On 2/28/2014 3:19 PM, Ophelia wrote:
>
>
> "gtr" > wrote in message news:2014022812074920171-xxx@yyyzzz...
>> On Fri, 28 Feb 2014 08:51:17 -0800 (PST), A Moose in Love
>> > wrote:
>>
>>> The other day, I posted a super simple recipe for steak sauce. 'Home
>>> Made'.
>>> However, I used bottled wurster sauce, bottled ketchup and cider
>>> vinegar.
>>> Is it truly home made? If it were truly home made then I would make
>>> the worcestershire sauce myself, as well as the ketchup, all made
>>> from garden ingredients. Also I put in some hot sauce(an ingredient
>>> which I omitted when I posted the recipe)which is also bottled.
>>> If I add mustard, should I make mustard from mustard seed which I
>>> purchased?
>>> etc.
>>> Where do you draw the line?

>>
>> If it's an abstraction, who cares where the abstract borders lie?
>>
>> I figure if I should or want to take credit for a dish, a sauce, or
>> some such, I'll call it home made. If I sprinkle or pour something
>> over a purchased pot-pie, or canned/frozen food, I wouldn't call that
>> home made. If I made a pie in a store-bought shell, I'd call it home
>> made, no matter what the hell was in it.
>>
>> If I made a made a packaged dinner, like a pilaf mix or falafel I
>> wouldn't call it home made, but I would call it home *cooking*.
>> Actually I don't think I really use the phrase "home made" it seems to
>> have lost its meaning unless it's like a quenelle or something. Or
>> perhaps to distinguish it from the obvious alternative: "home made"
>> yogurt, or "home made fried chicken.
>>
>> Actually I think finely mincing such terms is kind of a semantic game,
>> rather than a cooking thing.
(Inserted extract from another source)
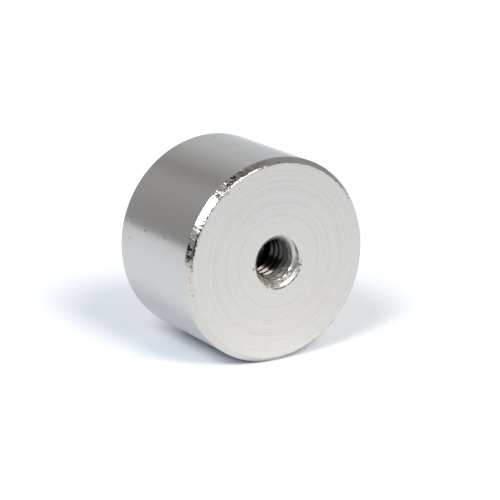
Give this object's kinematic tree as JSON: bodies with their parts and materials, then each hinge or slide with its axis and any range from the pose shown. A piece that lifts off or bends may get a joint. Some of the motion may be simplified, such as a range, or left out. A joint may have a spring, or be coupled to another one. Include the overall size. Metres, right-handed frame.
{
  "type": "threaded pot magnet",
  "caption": "Cylindrical nickel-plated steel pot with a tapped blind hole in its back face and a disc magnet, centred by a brass ring, set in its front.",
  "frame": {"origin": "centre of the magnet face, on the plane of the pot's rim", "axes": "+Z along the pot's axis of rotation, from the magnet face out of the tapped hole; X and Y are any two directions across it, since the part is round"},
  "size_m": [0.025, 0.025, 0.016],
  "materials": {
    "nickel_plated_steel": "turned steel under bright nickel plate: glossy side, satin back face",
    "brass": "turned brass, ground across its open face",
    "nickel_plated_magnet": "sintered magnet under nickel plate, satin"
  },
  "bodies": {
    "root": {"steel_pot": "nickel_plated_steel", "brass_ring": "brass", "disc_magnet": "nickel_plated_magnet"}
  },
  "joints": []
}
Doesn't everybody?

>
> Probably. I prefer to cook all our food from scratch but that doesn't
> make it better, just different preferences really.
>

It's a moot point as to where one makes instead of buys. Make your own
vinegar or soy sauce perhaps, grow your own ginger root or lemons; not
where I live.

--
Jim Silverton (Potomac, MD)

Extraneous "not." in Reply To.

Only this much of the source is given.